Are you willing to take one more end-of-the-year question on a topic that our team has been wrestling with for some time? Compensation. We have had a great year despite the market turmoil. Our AUM is up significantly, and we have increased fees. The bottom line looks pretty good. The issue is that our support team – assistants, ops and general relationship-management support – does not share in the overall comp of the firm. We never implemented a profit-sharing plan or other bonus pool tied to how well the firm does. The five partners have disagreed from the beginning on how best to compensate our entire team and whether they deserve to participate.

This year the team knows we have had an outstanding year, and we’ve asked a lot of them. The billing process alone had people in here on weekends and until late at night getting communication out, new paperwork in and clients followed up with. We’ve onboarded several new very large clients, and it has required everyone’s participation.

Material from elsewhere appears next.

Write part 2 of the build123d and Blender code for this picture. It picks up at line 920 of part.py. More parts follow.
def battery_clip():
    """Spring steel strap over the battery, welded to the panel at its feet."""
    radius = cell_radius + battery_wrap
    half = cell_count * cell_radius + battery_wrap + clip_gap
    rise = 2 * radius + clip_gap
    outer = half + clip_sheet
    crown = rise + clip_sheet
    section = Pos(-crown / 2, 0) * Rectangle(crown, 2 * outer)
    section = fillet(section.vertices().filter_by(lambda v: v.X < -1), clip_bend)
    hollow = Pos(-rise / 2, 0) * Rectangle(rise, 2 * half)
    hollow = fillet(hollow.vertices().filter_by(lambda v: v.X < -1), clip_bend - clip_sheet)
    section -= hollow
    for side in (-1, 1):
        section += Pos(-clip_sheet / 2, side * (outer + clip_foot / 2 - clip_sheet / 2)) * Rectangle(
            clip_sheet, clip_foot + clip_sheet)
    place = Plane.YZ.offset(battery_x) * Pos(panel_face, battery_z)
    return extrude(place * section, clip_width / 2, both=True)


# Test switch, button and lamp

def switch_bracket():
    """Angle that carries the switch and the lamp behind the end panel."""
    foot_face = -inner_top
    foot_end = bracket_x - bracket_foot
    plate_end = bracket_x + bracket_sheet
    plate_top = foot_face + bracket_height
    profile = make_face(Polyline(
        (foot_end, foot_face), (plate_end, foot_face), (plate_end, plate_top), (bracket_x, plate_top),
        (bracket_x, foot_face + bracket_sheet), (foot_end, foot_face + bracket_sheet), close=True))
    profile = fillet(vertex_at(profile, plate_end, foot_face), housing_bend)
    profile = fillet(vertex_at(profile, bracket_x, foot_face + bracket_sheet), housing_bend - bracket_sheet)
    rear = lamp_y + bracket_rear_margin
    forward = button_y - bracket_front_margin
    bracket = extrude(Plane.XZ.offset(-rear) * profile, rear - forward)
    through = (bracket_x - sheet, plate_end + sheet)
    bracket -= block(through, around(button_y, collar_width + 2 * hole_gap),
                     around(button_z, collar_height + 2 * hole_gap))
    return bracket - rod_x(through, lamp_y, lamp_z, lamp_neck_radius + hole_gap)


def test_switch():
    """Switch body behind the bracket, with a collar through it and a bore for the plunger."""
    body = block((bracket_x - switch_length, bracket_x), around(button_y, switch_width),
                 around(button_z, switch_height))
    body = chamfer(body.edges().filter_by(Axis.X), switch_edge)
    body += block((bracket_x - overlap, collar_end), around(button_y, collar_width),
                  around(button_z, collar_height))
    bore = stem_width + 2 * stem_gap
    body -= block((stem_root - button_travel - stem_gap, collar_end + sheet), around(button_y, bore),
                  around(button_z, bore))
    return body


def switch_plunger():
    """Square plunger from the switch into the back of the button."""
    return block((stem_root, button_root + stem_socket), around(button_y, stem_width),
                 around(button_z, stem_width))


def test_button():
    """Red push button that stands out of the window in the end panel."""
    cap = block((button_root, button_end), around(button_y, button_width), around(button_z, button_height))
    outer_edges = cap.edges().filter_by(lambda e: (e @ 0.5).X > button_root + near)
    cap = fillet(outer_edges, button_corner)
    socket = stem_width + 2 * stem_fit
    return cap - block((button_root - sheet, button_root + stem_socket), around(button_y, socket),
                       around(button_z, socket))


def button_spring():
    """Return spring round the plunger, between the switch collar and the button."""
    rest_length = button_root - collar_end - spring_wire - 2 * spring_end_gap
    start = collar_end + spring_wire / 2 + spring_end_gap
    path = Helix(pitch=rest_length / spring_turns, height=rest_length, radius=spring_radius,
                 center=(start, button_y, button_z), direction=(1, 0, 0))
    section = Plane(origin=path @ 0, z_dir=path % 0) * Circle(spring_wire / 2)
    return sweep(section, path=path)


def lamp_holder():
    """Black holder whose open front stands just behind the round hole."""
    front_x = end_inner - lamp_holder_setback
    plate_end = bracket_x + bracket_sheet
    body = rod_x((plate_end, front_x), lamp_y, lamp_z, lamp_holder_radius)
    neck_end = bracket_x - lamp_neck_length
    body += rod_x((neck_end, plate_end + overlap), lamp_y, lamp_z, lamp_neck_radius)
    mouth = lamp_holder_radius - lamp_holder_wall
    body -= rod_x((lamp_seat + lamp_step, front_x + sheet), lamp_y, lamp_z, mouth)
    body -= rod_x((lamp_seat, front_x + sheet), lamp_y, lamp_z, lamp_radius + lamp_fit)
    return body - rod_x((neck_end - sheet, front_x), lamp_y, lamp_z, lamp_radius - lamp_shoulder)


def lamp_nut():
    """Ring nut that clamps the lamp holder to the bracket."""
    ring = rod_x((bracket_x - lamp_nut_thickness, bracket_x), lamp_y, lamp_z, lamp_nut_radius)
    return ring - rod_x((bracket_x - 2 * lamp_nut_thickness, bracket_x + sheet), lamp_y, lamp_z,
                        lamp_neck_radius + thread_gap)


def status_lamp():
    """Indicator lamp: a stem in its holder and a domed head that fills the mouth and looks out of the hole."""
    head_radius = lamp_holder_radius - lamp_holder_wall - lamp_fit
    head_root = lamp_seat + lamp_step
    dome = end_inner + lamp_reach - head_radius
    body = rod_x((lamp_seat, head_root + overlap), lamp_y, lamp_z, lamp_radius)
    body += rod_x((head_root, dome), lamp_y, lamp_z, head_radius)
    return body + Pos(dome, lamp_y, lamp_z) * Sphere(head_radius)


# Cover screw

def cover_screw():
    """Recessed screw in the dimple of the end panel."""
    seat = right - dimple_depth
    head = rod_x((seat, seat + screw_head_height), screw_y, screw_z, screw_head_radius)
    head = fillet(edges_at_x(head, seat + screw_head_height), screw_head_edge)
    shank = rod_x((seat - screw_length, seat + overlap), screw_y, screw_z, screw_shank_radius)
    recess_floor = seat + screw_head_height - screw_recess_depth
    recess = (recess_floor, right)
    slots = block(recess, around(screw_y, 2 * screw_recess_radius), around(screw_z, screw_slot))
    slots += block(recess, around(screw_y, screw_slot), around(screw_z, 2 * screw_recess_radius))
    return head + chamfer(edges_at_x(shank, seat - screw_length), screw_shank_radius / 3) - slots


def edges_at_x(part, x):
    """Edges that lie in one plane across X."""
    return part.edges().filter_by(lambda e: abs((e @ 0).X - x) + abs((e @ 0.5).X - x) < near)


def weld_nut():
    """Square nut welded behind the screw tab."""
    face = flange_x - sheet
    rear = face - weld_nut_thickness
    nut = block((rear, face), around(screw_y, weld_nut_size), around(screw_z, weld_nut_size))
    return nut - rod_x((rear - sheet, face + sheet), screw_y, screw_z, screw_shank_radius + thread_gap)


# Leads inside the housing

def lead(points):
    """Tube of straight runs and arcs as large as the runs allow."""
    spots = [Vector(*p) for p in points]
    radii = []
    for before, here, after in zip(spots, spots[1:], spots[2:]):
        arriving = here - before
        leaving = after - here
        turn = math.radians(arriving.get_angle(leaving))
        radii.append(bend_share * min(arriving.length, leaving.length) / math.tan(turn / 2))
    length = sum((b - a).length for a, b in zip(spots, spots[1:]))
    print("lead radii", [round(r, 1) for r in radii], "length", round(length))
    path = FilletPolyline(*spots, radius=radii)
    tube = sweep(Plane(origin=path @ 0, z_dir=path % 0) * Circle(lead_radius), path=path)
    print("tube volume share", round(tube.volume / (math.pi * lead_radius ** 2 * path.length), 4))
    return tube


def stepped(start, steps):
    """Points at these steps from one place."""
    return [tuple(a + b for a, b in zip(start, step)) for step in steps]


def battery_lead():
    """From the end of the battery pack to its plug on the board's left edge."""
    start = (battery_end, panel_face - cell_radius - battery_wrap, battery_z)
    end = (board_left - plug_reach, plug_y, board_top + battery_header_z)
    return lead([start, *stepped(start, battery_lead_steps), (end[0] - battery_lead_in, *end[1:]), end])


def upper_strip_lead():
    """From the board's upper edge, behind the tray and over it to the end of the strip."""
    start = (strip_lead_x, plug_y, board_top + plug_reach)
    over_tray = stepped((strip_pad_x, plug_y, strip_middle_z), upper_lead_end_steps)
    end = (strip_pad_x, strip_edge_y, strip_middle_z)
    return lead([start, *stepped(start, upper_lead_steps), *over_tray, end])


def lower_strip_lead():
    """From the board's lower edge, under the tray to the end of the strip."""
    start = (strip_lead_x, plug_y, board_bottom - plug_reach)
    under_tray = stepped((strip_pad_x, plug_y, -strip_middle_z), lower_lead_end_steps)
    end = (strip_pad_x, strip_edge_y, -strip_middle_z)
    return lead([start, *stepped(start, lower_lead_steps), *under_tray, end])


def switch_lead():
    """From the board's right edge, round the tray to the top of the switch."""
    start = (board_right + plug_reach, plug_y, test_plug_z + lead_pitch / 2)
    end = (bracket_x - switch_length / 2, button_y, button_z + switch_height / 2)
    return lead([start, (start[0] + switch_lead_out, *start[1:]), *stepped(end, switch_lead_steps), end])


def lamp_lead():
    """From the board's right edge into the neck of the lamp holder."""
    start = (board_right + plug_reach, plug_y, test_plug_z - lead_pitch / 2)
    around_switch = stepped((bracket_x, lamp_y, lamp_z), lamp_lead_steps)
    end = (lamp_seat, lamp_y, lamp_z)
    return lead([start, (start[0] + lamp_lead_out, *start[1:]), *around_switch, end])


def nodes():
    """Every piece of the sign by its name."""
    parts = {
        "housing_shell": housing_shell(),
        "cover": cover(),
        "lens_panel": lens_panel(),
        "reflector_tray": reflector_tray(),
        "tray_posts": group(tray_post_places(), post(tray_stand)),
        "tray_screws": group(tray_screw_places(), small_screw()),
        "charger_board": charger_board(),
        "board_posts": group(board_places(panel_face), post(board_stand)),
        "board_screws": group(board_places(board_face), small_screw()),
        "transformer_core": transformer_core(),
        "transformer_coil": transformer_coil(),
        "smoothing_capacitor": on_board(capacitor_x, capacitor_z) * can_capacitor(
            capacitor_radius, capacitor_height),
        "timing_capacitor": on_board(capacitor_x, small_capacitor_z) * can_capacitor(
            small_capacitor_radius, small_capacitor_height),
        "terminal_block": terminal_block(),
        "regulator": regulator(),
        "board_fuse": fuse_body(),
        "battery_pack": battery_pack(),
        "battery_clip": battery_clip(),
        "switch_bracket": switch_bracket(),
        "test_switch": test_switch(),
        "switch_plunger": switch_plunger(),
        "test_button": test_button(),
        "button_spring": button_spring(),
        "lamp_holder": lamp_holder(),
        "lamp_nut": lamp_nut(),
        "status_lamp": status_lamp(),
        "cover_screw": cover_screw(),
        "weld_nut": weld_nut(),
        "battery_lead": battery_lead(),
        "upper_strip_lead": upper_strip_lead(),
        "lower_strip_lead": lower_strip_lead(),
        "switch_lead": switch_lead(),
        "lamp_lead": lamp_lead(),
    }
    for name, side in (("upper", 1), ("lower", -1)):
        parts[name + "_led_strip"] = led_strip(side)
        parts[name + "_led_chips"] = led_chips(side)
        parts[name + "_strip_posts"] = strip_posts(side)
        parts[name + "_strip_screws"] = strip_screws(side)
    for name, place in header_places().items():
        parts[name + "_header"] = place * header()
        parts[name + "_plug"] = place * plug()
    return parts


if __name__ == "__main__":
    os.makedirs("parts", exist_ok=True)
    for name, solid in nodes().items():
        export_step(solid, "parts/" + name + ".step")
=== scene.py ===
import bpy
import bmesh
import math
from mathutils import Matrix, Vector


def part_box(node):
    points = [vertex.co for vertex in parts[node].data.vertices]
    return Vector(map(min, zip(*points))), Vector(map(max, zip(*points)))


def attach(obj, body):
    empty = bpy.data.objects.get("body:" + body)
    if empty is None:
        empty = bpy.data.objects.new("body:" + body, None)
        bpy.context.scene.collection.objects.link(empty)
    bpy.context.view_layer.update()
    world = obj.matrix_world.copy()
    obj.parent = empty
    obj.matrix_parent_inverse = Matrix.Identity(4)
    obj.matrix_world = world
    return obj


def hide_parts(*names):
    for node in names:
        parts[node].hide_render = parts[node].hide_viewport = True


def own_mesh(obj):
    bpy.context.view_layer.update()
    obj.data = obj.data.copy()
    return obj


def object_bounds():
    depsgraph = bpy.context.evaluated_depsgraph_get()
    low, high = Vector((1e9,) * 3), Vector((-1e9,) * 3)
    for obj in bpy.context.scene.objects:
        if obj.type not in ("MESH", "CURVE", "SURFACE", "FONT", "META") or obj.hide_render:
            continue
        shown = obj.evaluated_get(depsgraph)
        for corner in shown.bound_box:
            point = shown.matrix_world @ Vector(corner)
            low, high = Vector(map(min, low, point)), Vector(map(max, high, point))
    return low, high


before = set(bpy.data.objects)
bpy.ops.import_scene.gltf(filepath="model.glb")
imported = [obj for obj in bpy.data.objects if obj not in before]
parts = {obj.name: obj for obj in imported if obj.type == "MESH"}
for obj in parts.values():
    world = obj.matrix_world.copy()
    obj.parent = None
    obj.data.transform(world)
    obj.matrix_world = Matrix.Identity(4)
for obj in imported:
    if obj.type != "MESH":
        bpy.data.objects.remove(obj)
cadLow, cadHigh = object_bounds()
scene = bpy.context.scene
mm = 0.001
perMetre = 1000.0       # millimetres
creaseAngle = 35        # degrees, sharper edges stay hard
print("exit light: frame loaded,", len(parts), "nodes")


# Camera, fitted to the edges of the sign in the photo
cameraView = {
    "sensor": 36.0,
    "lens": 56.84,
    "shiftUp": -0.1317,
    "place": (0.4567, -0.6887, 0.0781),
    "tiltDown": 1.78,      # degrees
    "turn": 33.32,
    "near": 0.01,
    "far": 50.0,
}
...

I firmly believe this is the year that, in addition to regular bonuses, we should give the team a percentage of our profits, even if just 1%. All five partners will make significant incomes, and sharing a small percent with our team seems fair to me. But I’m getting a lot of pushback from two advisors who truly don’t need the money they make. They disagree in principle, saying the team members aren’t rainmakers and are a large part of our costs, so they don’t deserve to participate in profits, which is what we have after we pay them well.